Michael “Doc” Fatis, the Ice Hawks owner, said he had an eye-opening conversation with his son following the sobering sojourn.

“He told me he had a rough time at the funeral,” Doc said. “‘This was a guy like me — the only difference is I have so many supports.’ He focused on that, but I did see periods where things looked almost hopeless.”

While he’s now making progress toward normalcy, the details of Nick Fatis’ struggle are jarring.

Following a freak concussion during Ice Hawks training camp, Fatis spent 12 hours a day locked in a cool, dark bathroom with earplugs in to dull his senses. His three kids were allowed in for quick hugs, but their dad was often unable to string words together to verbalize his affection. He was barely sleeping and constantly irritable.

The recovery period — that depression, those mood swings — lasted for months. And it cost him his marriage.

While his personal and professional life crumbled, Fatis said he was fighting simply to perform mundane tasks. Uncontrollable fits of anger — “rage reflex,” he says — soiled his personality.

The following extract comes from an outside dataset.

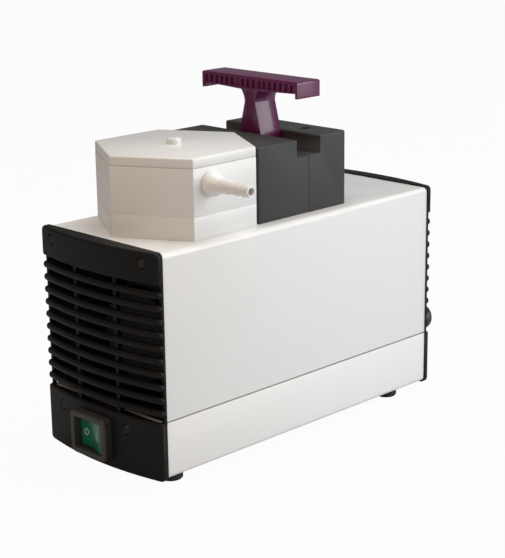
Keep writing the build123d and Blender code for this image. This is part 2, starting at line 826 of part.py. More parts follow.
def motor_bracket():
    """Folded saddle under the stack, its feet on the rubber mounts."""
    high = shaft_height - stator_side / 2
    low = floor_z + sheet + isolator_height
    t = bracket_thick
    x0 = motor_x0 + 2
    x1 = motor_x1 - 2
    saddle = box(x0, x1, -bracket_leg, bracket_leg, low, high)
    saddle = saddle - box(x0 - 1, x1 + 1, t - bracket_leg, bracket_leg - t, low - 1, high - t)
    saddle = saddle + box(x0, x1, -bracket_reach, t - bracket_leg, low, low + t)
    saddle = saddle + box(x0, x1, bracket_leg - t, bracket_reach, low, low + t)
    for x, y in isolator_places():
        saddle = saddle - rod_z(2.5, low - 1, low + t + 1, x, y)
    return saddle


def isolator_places():
    return [(x, y) for x in (motor_x0 + 12, motor_x1 - 12) for y in (-isolator_side, isolator_side)]


def isolator(x, y):
    low = floor_z + sheet
    high = low + isolator_height
    body = rod_z(isolator_radius - 1.5, low, high, x, y)
    for start in (low, high - 3):
        body = body + rod_z(isolator_radius, start, start + 3, x, y)
    return body + rod_z(2.3, high, high + 6, x, y)


# Handle and its block --------------------------------------------------

def pocket_half():
    return foot_flange / 2 + slide_clearance


def foot_top():
    return channel_floor - channel_floor_thick - seat_clearance


def handle_bar():
    """Grip: flat top, underside arched towards the stem, end plates and rib pockets."""
    top = bar_top_raised
    end_low = top - bar_end_height
    arch_end = top - bar_beam_height + 1.4
    plate = bar_half_span - 2.0
    half = bar_width / 2
    outline = Polyline(
        (-bar_half_span, top), (-bar_half_span, end_low), (-plate, end_low), (-plate, arch_end),
        (-stem_under_bar / 2, top - bar_beam_height), (stem_under_bar / 2, top - bar_beam_height),
        (plate, arch_end), (plate, end_low), (bar_half_span, end_low), (bar_half_span, top), close=True)
    bar = extrude(Plane.YZ.offset(handle_x - half) * make_face(outline), bar_width)
    bar = fillet(bar.edges().group_by(Axis.Z)[-1], 1.4)
    count = int((plate - 2) / rib_pocket_pitch)
    pockets = []
    for index in range(-count, count + 1):
        middle = index * rib_pocket_pitch
        for face in (handle_x - half, handle_x + half):
            pockets.append(box(face - rib_pocket_depth, face + rib_pocket_depth, middle - 1.6, middle + 1.6,
                               top - 7.6, top - 2.2))
    return bar - pockets


def handle_stem():
    """Waisted stem that widens again, then runs straight down to its guide foot."""
    under = bar_top_raised - bar_beam_height
    flare_z = under - stem_flare_below
    waist_z = under - stem_waist_below
    near = stem_under_bar / 2
    waist = stem_waist / 2
    wide = stem_foot_width / 2
    upper = Spline((near, under + 0.5), (waist, waist_z), (wide, flare_z), tangents=((-0.5, -1), (0, -1)))
    lower = Polyline((wide, flare_z), (wide, foot_top()), (-wide, foot_top()), (-wide, flare_z))
    other = mirror(upper, about=Plane.YZ)
    close_line = Line((-near, under + 0.5), (near, under + 0.5))
    face = make_face([upper.edge(), *lower.edges(), other.edge(), close_line.edge()])
    stem = extrude(Plane.YZ.offset(handle_x - stem_depth / 2) * face, stem_depth)
    grooves = []
    for side in (handle_x - stem_depth / 2, handle_x + stem_depth / 2):
        for y in (-2.4, 0, 2.4):
            grooves.append(box(side - 0.8, side + 0.8, y - 0.6, y + 0.6, flare_z - 2, under - 2))
    half = foot_flange / 2
    foot = box(handle_x - half, handle_x + half, -half, half, foot_top() - foot_flange_thick, foot_top())
    return (stem - grooves) + foot


def handle():
    return handle_bar() + handle_stem()


def block_screw_places():
    rear = block_screw_back + handle_x + bar_width / 2
    front = handle_x - bar_width / 2 - block_screw_back
    return [(rear, -block_screw_side), (rear, block_screw_side), (front, -33.0), (front, 33.0)]


def channel_half():
    return bar_width / 2 + slide_clearance


def block_blank(x0, x1):
    half = bar_half_span + 0.2
    block = box(x0, x1, -half, half, top_z, block_top)
    wide = channel_half()
    floor_cut = box(handle_x - wide, handle_x + wide, -half - 1, half + 1, channel_floor, block_top + 1)
    half_hole = pocket_half()
    pocket = box(handle_x - half_hole, handle_x + half_hole, -half_hole, half_hole,
                 top_z - 1, channel_floor - channel_floor_thick)
    guide_x = stem_depth / 2 + slide_clearance
    guide_y = stem_foot_width / 2 + slide_clearance
    guide = box(handle_x - guide_x, handle_x + guide_x, -guide_y, guide_y, top_z, block_top)
    return block, [floor_cut, pocket, guide]


def handle_block_front():
    """Front half: nests round the head's rear corner and carries half of the handle's channel."""
    block, cuts = block_blank(block_x0, handle_x)
    radius = head_flats / sqrt(3) + nest_gap * 2 / sqrt(3)
    nest = extrude(Pos(head_x, 0, top_z - 1) * RegularPolygon(radius, 6), block_height + 2)
    block = block - nest
    block = block - cuts
    block = soften_top(block)
    for x, y in block_screw_places()[2:]:
        block = block - rod_z(block_screw_radius + running_clearance, top_z - 1, top_z + 22, x, y)
    return block


def handle_block_rear():
    """Rear half: rounded rear corners and two deep screw recesses."""
    block, cuts = block_blank(handle_x, block_x1)
    block = fillet(block.edges().filter_by(Axis.Z).group_by(Axis.X)[-1], block_corner)
    block = block - cuts
    block = soften_top(block)
    for x, y in block_screw_places()[:2]:
        block = block - rod_z(block_screw_head_radius + seat_clearance, block_top - 8, block_top + 1, x, y)
        block = block - rod_z(block_screw_radius + screw_clearance, top_z - 1, block_top, x, y)
    return block


def soften_top(block):
    """Rounds the long outer edges of the block's top face."""
    top = block.edges().group_by(Axis.Z)[-1]
    return fillet(top, 1.2)


def block_screw_top(x, y):
    seat = block_top - 8
    head = rod_z(block_screw_head_radius, seat, seat + 5, x, y)
    head = head - extrude(Pos(x, y, seat + 2.5) * RegularPolygon(2.4, 6), 3)
    nut = extrude(Pos(x, y, top_z - sheet - 4) * RegularPolygon(5.0, 6), 4)
    return head + rod_z(block_screw_radius, top_z - sheet - 6, seat, x, y) + nut


def block_screw_low(x, y):
    seat = top_z - sheet
    head = rod_z(block_screw_head_radius, seat - 4, seat, x, y)
    return head + rod_z(block_screw_radius, seat, top_z + 20, x, y)


def guide_pocket():
    """Cup under the cover that takes the handle's foot when the handle is down."""
    inner = pocket_half()
    outer = inner + pocket_wall
    low = foot_top() - foot_flange_thick - handle_travel - 0.5
    flange_top = top_z - sheet
    cup = box(handle_x - outer, handle_x + outer, -outer, outer, low - pocket_wall, top_z)
    flange = outer + 5
    cup = cup + box(handle_x - flange, handle_x + flange, -flange, flange,
                    flange_top - pocket_wall, flange_top)
    return cup - box(handle_x - inner, handle_x + inner, -inner, inner, low, top_z + 1)


# Electrical pieces -----------------------------------------------------

def gland_seat():
    return housing_length + cap_side_depth + 4


def gland_hex(x0, x1, across):
    shape = Plane.YZ.offset(x0) * Pos(gland_side, gland_height) * RegularPolygon(across / sqrt(3), 6)
    return extrude(shape, x1 - x0)


def gland_body():
    """Threaded sleeve through the rear cap, with a round collar outside."""
    seat = gland_seat()
    inner_end = housing_length - sheet - 7
    sleeve = rod_x(gland_sleeve_radius, inner_end, seat + gland_collar, gland_side, gland_height)
    collar = rod_x(gland_radius, seat, seat + gland_collar, gland_side, gland_height)
    return sleeve + collar - rod_x(gland_bore + 0.5, inner_end - 1, seat + 10, gland_side, gland_height)


def gland_nut():
    """Domed cap nut with the cable's bore in its nose."""
    seat = gland_seat() + gland_collar
    end = housing_length + rear_reach
    dome = rod_x(gland_radius, seat, end, gland_side, gland_height)
    dome = fillet(dome.edges().group_by(Axis.X)[-1], gland_radius - gland_bore - 1)
    dome = dome - rod_x(gland_sleeve_radius, seat - 1, seat + gland_seal_room, gland_side, gland_height)
    return dome - rod_x(gland_bore, seat, end + 1, gland_side, gland_height)


def gland_seal():
    seat = gland_seat() + gland_collar
    high = seat + gland_seal_room - screw_clearance
    outer = gland_sleeve_radius - screw_clearance
    ring = rod_x(outer, seat + screw_clearance, high, gland_side, gland_height)
    return ring - rod_x(gland_bore, seat - 1, seat + 5, gland_side, gland_height)


def gland_locknut():
    face = housing_length - sheet
    nut = gland_hex(face - 4, face, 18.0)
    return nut - rod_x(gland_sleeve_radius, face - 5, face + 1, gland_side, gland_height)


def capacitor_place():
    return (housing_length - capacitor_from_rear, floor_z + sheet + capacitor_radius + 1.0)


def run_capacitor():
    x, z = capacitor_place()
    half = capacitor_length / 2
    can = rod_y(capacitor_radius, -half, half, x, z)
    can = chamfer(can.edges(), 1.2)
    for dx in (-5, 5):
        can = can + box(x + dx - 0.4, x + dx + 0.4, half - 0.5, half + 8, z - 3, z + 3)
    return can


def capacitor_clamp():
    """Strap round the can with a foot on the tray at each side."""
    x, z = capacitor_place()
    low = floor_z + sheet
    strap = rod_y(capacitor_radius + 1.0, -8, 8, x, z)
    foot = box(x - capacitor_radius - 8, x + capacitor_radius + 8, -8, 8, low, low + 1.5)
    return strap + foot - rod_y(capacitor_radius, -50, 50, x, z)


def terminal_block():
    """Row of screw terminals on the tray."""
    x = motor_end + 2
    low = floor_z + sheet
    half = terminal_length / 2
    base = box(x - 8, x + 8, -half, half, low, low + 8)
    base = base + box(x - 4, x + 4, -half, half, low, low + 15)
    pitch = terminal_length / 6
    wells = [rod_z(2.0, low + 9, low + 16, x, (index - 2.5) * pitch) for index in range(6)]
    return base - wells


# Files -----------------------------------------------------------------

def write_all():
    inlet_x = inlet_port_place()[0]
    outlet_x = outlet_port_place()[0]
    foot_places = [(x, y) for x in (foot_front, foot_rear) for y in (-foot_side, foot_side)]
    screws = [cap_screw(side, z) for side, z in cap_screw_places()]
    write("base_tray", base_tray())
    write("top_cover", top_cover())
    write("front_cap", front_cap())
    write("rear_cap", rear_cap())
    write("cap_screws", *screws, *[mirrored_back(screw) for screw in screws])
    write("rubber_feet", *[rubber_foot(x, y) for x, y in foot_places])
    write("foot_screws", *[foot_screw(x, y) for x, y in foot_places])
    write("switch_bezel", switch_bezel())
    write("rocker_button", rocker_button())
    write("head_base", head_base())
    write("head_body", head_body())
    write("head_lid", head_lid())
    write("head_plug", head_plug())
    write("head_screws", *[head_screw(x, y) for x, y in head_screw_places()])
    write("valve_plate", valve_plate())
    write("inlet_valve_disc", inlet_valve_disc())
    write("outlet_valve_disc", outlet_valve_disc())
    write("inlet_nozzle", nozzle(-1, inlet_x))
    write("outlet_nozzle", nozzle(1, outlet_x))
    write("nozzle_rings", nozzle_ring(-1, inlet_x), nozzle_ring(1, outlet_x))
    write("diaphragm", diaphragm())
    write("clamp_disc", clamp_disc())
    write("support_disc", support_disc())
    write("connecting_rod", connecting_rod())
    write("rod_bearing", rod_bearing())
    write("eccentric", eccentric())
    write("counterweight", counterweight())
    write("crankcase", crankcase())
    write("crankcase_cover", crankcase_cover())
    write("motor_shaft", motor_shaft())
    write("stator", stator())
    write("windings", *windings())
    write("motor_front_shield", motor_front_shield())
    write("motor_rear_shield", motor_rear_shield())
    write("rotor", rotor())
    write("bearings", *bearings())
    write("cooling_fan", cooling_fan())
    write("through_bolts", *[through_bolt(y, z) for y, z in bolt_places()])
    write("motor_bracket", motor_bracket())
    write("isolators", *[isolator(x, y) for x, y in isolator_places()])
    write("handle", handle())
    write("handle_block_front", handle_block_front())
    write("handle_block_rear", handle_block_rear())
    write("block_screws", *[block_screw_top(x, y) for x, y in block_screw_places()[:2]],
          *[block_screw_low(x, y) for x, y in block_screw_places()[2:]])
    write("guide_pocket", guide_pocket())
    write("gland_body", gland_body())
    write("gland_nut", gland_nut())
    write("gland_seal", gland_seal())
    write("gland_locknut", gland_locknut())
    write("run_capacitor", run_capacitor())
    write("capacitor_clamp", capacitor_clamp())
    write("terminal_block", terminal_block())


os.makedirs("parts", exist_ok=True)
write_all()
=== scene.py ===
# %% [markdown]
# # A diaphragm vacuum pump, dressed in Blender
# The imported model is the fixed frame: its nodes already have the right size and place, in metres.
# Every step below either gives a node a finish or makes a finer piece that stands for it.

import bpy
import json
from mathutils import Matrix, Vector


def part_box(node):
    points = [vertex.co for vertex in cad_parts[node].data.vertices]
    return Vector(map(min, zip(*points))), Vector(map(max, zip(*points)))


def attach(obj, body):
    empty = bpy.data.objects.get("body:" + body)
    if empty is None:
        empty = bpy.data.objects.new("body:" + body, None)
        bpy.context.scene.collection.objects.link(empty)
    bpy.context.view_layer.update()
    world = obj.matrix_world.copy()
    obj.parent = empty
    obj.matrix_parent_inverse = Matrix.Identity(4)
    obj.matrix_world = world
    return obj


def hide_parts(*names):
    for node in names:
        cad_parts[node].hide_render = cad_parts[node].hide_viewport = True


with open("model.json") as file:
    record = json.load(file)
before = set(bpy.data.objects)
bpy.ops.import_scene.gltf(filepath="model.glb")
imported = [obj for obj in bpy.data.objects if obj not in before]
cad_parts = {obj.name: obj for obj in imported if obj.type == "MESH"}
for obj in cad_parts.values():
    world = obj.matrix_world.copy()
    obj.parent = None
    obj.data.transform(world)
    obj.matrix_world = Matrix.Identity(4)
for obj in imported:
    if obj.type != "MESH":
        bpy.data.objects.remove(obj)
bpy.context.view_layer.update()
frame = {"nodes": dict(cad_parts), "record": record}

# %% [markdown]
# ## The camera
# The pump stands corner on to a camera a metre away: the switch end faces left and the long inlet
# side faces right. The camera is set from its bearing, its height angle and a slight roll, turned
# into a rotation matrix, because a matrix takes all three at once with no Euler order to think about.
# A long lens keeps the edges nearly parallel. Depth of field stays off.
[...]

That’s a far cry from the happy-go-lucky youngster who embraced stand-up comedy for fun.

Doc recalls one postseason banquet where his son spent two hours locked away in a dark room before emerging to emcee the Ice Hawks event flawlessly, then immediately retreated back to darkness to relieve post-concussion syndrome symptoms.

That balancing act created a love-hate relationship with a game that once consumed his life.

“It was becoming a fight just to be a real person each day,” said Nick Fatis, who’s been managing persistent headaches for more than a decade.

That personal struggle with concussions highlights what’s become a popular buzzword across many athletic venues in recent years, including the NFL, NCAA and NHL. Professional hockey is now in that uncomfortable spotlight in a Minnesota courtroom.

Months after the NFL’s $1 billion concussion settlement was finalized by the U.S. Supreme Court, the NHL is facing a concussion lawsuit of its own. Some have even characterized it as an “existential threat to the league.”

The lawsuit, joined by more than 100 ex-players, accuses the NHL of neglecting their safety, while the NHL has fired back by calling the plaintiffs “puppets” looking for money. The NHL also disputes the existence of CTE, the controversial 2002 discovery by Dr. Bennet Omalu while studying the brains of former NFL players. That drama was recently depicted by Will Smith in the movie “Concussion.”

The lawsuit could actually head to trial this fall in Minneapolis at the same time Mayo Clinic Sports Medicine hosts “Ice Hockey Summit III: Action on Concussion” in Rochester. Dr. Aynsley Smith and Dr. Michael Stuart recommended that hockey — at all levels — eliminate head shots and fighting following the 2013 summit.

Four years later, those action items remain a work-in-progress.

“It’s important to set lofty goals, to prioritize action, but it might not happen overnight,” Stuart said. “It doesn’t mean those efforts are without merit. Sometimes change is slow.”

With the Fatis’ blessing, Mayo Clinic has partnered with the Ice Hawks for ongoing concussion tests and monitoring in recent years. Their ultimate goal is to create an objective test that eliminates subjectivity, which athletes can manipulate to stay eligible while putting themselves at greater risk. It would also prevent leagues from influencing the health and welfare of their athletes.

Fatis understands those competing interests all too well, having played and coached at various levels. While coaching offers continue to come in, concussions have created mixed emotions.

“Hockey has given me everything in my life, but it’s also taken everything away,” said Fatis, who was recently hired as general manager at Dunkin’ Donuts in downtown Rochester. “I love hockey. I love the game. When it comes to head injuries, that’s one of the few things that stops me in my tracks. It’s so emotional.

“People want to be out there for their next shift, their next game. I just want to be there playing with my kids 15 years from now. I wish I could take back every shift I played after getting a concussion. It can’t cure me, but it could keep me from going down those dark paths.”